The Russians at Bahardar, like the English in colonial Kenya, made up for the loneliness of an alien society by cultivating an interest in the physical excitement of Africa. They hiked, they took a boat on the lake to angle for catfish, or they visited the monasteries. The three who took me out in a Land-Rover to visit the Tisisat Falls were expert guides to the wildlife — `here you will see apes' — and to the local history — `this is the place where His Imperial Majesty had his lunch', and they dismissed a scruffy guard who tried to demand baksheesh with the kind of rebuke that might have sprung from the lips of any old settler.

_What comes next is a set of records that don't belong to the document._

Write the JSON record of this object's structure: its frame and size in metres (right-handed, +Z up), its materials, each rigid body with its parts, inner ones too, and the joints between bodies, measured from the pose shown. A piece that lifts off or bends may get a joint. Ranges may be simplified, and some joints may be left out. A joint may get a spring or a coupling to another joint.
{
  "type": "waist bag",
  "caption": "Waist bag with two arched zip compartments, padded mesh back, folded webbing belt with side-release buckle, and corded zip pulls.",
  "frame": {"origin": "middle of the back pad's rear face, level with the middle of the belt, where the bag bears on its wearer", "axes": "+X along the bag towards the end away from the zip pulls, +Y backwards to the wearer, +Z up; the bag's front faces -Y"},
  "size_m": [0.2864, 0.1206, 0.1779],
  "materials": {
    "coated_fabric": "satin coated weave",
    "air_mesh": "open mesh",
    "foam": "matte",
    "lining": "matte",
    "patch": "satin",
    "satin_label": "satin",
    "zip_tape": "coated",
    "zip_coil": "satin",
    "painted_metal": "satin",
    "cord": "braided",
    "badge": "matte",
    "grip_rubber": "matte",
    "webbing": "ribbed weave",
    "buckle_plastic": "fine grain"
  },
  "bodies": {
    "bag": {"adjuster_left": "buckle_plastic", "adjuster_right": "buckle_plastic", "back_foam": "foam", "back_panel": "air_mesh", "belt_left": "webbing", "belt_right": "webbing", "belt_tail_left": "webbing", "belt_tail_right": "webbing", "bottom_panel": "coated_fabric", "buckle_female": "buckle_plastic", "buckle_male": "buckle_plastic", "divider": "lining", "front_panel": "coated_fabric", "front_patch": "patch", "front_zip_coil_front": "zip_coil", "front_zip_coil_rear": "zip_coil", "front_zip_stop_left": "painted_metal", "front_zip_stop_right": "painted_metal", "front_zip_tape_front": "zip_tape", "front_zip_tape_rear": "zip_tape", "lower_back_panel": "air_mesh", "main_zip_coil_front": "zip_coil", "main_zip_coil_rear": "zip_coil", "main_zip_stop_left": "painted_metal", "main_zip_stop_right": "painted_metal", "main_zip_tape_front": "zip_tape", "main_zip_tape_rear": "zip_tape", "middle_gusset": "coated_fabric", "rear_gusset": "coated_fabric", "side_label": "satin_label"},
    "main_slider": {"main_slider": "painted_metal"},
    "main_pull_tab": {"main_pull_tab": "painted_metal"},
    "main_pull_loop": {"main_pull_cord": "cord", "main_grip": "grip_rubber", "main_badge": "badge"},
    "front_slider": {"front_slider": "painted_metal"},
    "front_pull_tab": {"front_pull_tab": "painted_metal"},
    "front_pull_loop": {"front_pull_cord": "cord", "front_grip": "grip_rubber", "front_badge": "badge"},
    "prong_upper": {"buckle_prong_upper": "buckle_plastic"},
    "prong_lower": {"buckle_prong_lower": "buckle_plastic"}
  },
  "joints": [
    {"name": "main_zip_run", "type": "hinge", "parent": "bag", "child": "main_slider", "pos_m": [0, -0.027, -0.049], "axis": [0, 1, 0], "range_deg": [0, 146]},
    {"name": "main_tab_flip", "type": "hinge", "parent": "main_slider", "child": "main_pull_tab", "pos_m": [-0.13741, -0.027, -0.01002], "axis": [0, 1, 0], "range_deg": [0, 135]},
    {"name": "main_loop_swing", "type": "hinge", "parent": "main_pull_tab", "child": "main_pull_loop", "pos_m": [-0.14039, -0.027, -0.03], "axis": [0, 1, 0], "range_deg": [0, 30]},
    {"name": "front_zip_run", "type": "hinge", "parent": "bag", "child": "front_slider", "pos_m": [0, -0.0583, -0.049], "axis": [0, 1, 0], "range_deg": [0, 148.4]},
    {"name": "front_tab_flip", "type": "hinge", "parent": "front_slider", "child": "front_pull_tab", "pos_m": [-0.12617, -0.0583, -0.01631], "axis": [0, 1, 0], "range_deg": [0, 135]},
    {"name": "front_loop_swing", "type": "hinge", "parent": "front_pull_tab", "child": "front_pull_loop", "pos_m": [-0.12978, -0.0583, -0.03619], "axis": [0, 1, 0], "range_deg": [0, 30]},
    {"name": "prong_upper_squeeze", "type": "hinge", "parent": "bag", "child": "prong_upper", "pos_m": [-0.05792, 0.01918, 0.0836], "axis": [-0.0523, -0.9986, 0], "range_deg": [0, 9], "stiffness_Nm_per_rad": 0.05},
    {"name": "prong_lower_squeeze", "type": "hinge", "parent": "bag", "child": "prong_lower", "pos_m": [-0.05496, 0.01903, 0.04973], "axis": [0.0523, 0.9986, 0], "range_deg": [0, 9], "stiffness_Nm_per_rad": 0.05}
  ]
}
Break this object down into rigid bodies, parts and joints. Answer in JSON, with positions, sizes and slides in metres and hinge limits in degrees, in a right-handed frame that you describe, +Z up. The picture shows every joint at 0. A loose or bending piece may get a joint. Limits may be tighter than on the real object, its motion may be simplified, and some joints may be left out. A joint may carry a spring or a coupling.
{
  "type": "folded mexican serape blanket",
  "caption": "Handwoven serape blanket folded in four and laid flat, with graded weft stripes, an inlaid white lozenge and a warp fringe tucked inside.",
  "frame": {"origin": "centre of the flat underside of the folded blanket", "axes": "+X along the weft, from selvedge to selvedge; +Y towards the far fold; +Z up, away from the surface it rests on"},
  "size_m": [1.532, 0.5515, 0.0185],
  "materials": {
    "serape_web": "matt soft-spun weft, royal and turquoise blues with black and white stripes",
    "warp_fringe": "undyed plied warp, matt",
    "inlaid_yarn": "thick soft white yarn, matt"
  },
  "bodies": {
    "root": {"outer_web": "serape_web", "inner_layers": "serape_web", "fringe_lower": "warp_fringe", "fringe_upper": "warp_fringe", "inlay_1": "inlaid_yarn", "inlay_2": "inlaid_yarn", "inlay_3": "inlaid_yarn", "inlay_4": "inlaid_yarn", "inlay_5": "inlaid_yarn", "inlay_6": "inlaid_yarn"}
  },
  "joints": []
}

The four white nations in Bahardar kept very largely apart. The Russians and Yugoslays went out fishing together and the Peace Corps man said that the Germans were 'nice.' But the Russians have been having trouble with the Germans. They invited them to a film show and it was a war film, very anti-German, so the Germans walked out.' The German Dr Schaeuffele told the story the other way round: 'The Russians used to come up here very often. Not socially, but to bring their families to the hospital. Then they stopped coming. They took the hard line. I'm sure this was politicial. They are very nice people but rather suspicious.'
One evening in Christmas week I asked some of the Russians to the little hotel for a drink where, as it happened, one of the US airmen had brought a bottle of vodka to celebrate his wedding anniversary. The party went well, especially when an Ethiopian noticed the 'Made in USA' sign on the bottle, jeered, `They have stolen your vodka' to the two Russians, then went on to denounce both the USSR and the USA for having renounced Christianity. 'Let us drink to peace', the Russians replied, which we did, at which point a party of Swedish missionaries who had arrived that day by coach started to sing 'Silent Night' and other carols outside, which for some reason depressed the party. 'Let us drink to the exploration of space!' the Russians suggested, then once more 'Let us drink to peace'.
Outside in the fresh air, a dove chanted its warning `woop-woop-woop', a small animal screamed, the fireflies danced and the waves lapped on the shore of Lake Tana. Bahardar this Christmas may still enjoy the beauties of nature but there is no peace there since Haile Selassie was murdered and yet another African country was caught up in the vicarious war between the United States and Russia.